[START]

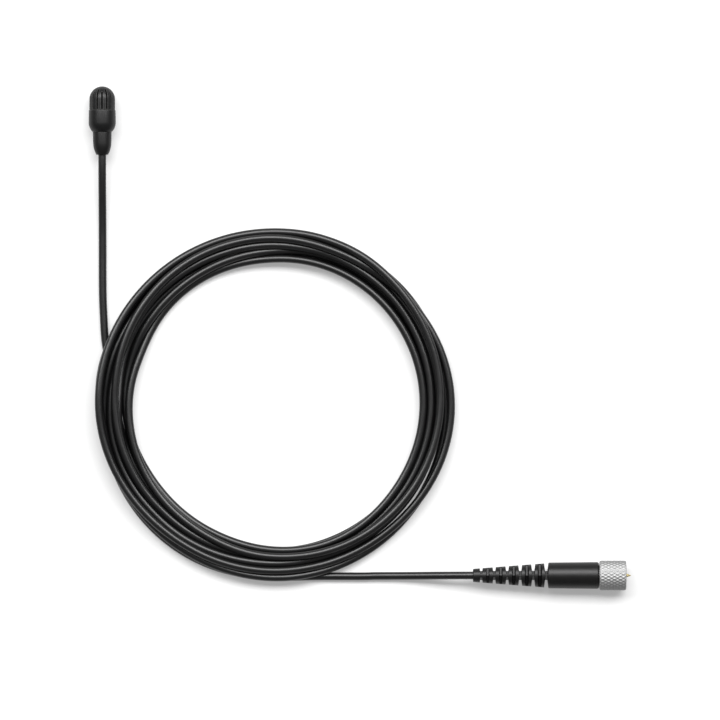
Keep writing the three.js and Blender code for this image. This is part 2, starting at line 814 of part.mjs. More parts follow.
/** From the head's strain relief down onto the table and to the coil's side. */
function micTailRoute() {
  return [
    [0, headRear - END_GAP, housingWidestRadius],
    [0, -9.6, 2.72],
    [0, -13, 2.35],
    [0.02, -17.5, 1.6],
    [0.03, -22, 1.02],
    [0.04, -27, cableHeight],
    [0.05, -32.7, cableHeight],
    [0.11, -36.8, cableHeight],
    [0.26, -40.2, cableHeight],
    [0.43, -43.5, cableHeight],
  ];
}

/** From the coil's side along the table and up into the plug's boot. */
function plugTailRoute() {
  return [
    [50.2, -93.4, cableHeight],
    [53, -93.4, cableHeight],
    [56.5, -93.4, cableHeight],
    [60, -93.38, 0.95],
    [64, -93.35, 1.4],
    [68, -93.3, 2.15],
    [71.5, -93.27, 2.75],
    [PLUG_START_X - END_GAP, PLUG_AXIS_Y, nutRadius],
  ];
}

function freeCable() {
  const cable = new THREE.Group();
  addPiece(cable, "cable_coil", cableCoil(), jacketBlack);
  const micTail = roundTube(micTailRoute(), cableRadius, CABLE_SIDES, TAIL_STEPS);
  addPiece(cable, "cable_mic_tail", micTail, jacketBlack);
  const plugTail = roundTube(plugTailRoute(), cableRadius, CABLE_SIDES, TAIL_STEPS);
  addPiece(cable, "cable_plug_tail", plugTail, jacketBlack);
  return cable;
}

// ---------------------------------------------------------------- the whole object

const lavalierMicrophone = new THREE.Group();
lavalierMicrophone.add(microphoneHead(), freeCable(), coaxialPlug());

export default lavalierMicrophone;
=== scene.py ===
"""Looks of a lavalier microphone: a small slotted head, a thin coiled cable and a knurled coaxial plug.

The file is laid out as an add-on. Each operator makes one piece, or a group of like pieces, around
the packed model, which is loaded as a fixed frame. Everything is in metres, +Z up, the head's front
along +Y and the plug's front along +X.
"""

import math

import bmesh
import bpy
import numpy as np
from bpy.props import FloatProperty, FloatVectorProperty, IntProperty, PointerProperty
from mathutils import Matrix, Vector


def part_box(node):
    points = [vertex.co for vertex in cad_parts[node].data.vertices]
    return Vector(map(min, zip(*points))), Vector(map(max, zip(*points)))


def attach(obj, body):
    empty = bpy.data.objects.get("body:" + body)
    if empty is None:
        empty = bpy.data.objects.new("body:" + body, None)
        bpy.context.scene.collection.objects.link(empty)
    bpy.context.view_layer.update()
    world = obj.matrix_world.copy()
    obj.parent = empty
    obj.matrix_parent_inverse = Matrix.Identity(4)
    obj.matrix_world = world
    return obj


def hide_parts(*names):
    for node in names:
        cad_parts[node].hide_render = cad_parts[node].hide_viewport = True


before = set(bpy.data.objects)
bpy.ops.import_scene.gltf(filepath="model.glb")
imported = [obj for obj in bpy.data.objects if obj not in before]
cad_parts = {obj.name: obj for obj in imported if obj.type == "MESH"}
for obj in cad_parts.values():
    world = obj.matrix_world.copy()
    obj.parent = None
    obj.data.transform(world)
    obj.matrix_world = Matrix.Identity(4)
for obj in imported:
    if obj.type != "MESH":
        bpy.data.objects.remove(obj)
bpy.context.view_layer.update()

bl_info = {
    "name": "Lavalier Microphone",
    "version": (1, 0, 0),
    "blender": (4, 5, 0),
    "location": "3D View > Sidebar > Lavalier",
    "description": "Makes the visible pieces of a lavalier microphone around its packed model",
    "category": "Add Mesh",
}

MM = 0.001
FIT = 0.03 * MM  # gap between pieces that seat in each other
CABLE_BORE = 0.83 * MM  # radius of the bores that hold the cable
CORE_BORE = 0.53 * MM  # radius of the connector's bore around the cable's core
PIN_BORE = 0.46 * MM  # radius of the insulator's bore around the pin


# ------------------------------------------------------------------------------- settings


def length(name, description, millimetres):
    """A length setting, given in millimetres and held in metres."""
    return FloatProperty(
        name=name, description=description, default=millimetres * MM, unit="LENGTH", precision=6
    )


def colour(name, description, value):
    """A linear colour setting."""
    return FloatVectorProperty(
        name=name, description=description, default=value, subtype="COLOR", min=0, max=1
    )


def factor(name, description, value):
    """A setting from 0 to 1."""
    return FloatProperty(
        name=name, description=description, default=value, min=0, max=1, subtype="FACTOR"
    )


def angle(name, description, degrees):
    """An angle setting, given in degrees."""
    return FloatProperty(
        name=name, description=description, default=math.radians(degrees), subtype="ANGLE"
    )


def count(name, description, value, least):
    """A setting that is a whole number."""
    return IntProperty(name=name, description=description, default=value, min=least)


class CableSettings(bpy.types.PropertyGroup):
    """The free cable and the coil that it is wound into."""

    diameter: length("Diameter", "Outside diameter of the jacket", 1.6)
    real_length: FloatProperty(
        name="Length", description="Whole length of the cable", default=1.8, unit="LENGTH"
    )
    coil_x: length("Coil centre X", "Where the coil's centre lies", 35.5)
    coil_y: length("Coil centre Y", "Where the coil's centre lies", -58.3)
    entry_x: length("Entry line X", "Line on which the cable joins the coil from the head", 0.55)
    exit_y: length("Exit line Y", "Line on which the cable leaves the coil for the plug", -93.4)
    points_per_turn: count("Points per turn", "Points of the curve in each turn", 240, 24)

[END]

> **The task**:
Give back exactly the lines from the line that has "const lavalierMicrophone = new THREE.Group();" to the line that has "if empty is", both included, and leave out all others.

> **Response**:
const lavalierMicrophone = new THREE.Group();
lavalierMicrophone.add(microphoneHead(), freeCable(), coaxialPlug());

export default lavalierMicrophone;
=== scene.py ===
"""Looks of a lavalier microphone: a small slotted head, a thin coiled cable and a knurled coaxial plug.

The file is laid out as an add-on. Each operator makes one piece, or a group of like pieces, around
the packed model, which is loaded as a fixed frame. Everything is in metres, +Z up, the head's front
along +Y and the plug's front along +X.
"""

import math

import bmesh
import bpy
import numpy as np
from bpy.props import FloatProperty, FloatVectorProperty, IntProperty, PointerProperty
from mathutils import Matrix, Vector


def part_box(node):
    points = [vertex.co for vertex in cad_parts[node].data.vertices]
    return Vector(map(min, zip(*points))), Vector(map(max, zip(*points)))


def attach(obj, body):
    empty = bpy.data.objects.get("body:" + body)
    if empty is None:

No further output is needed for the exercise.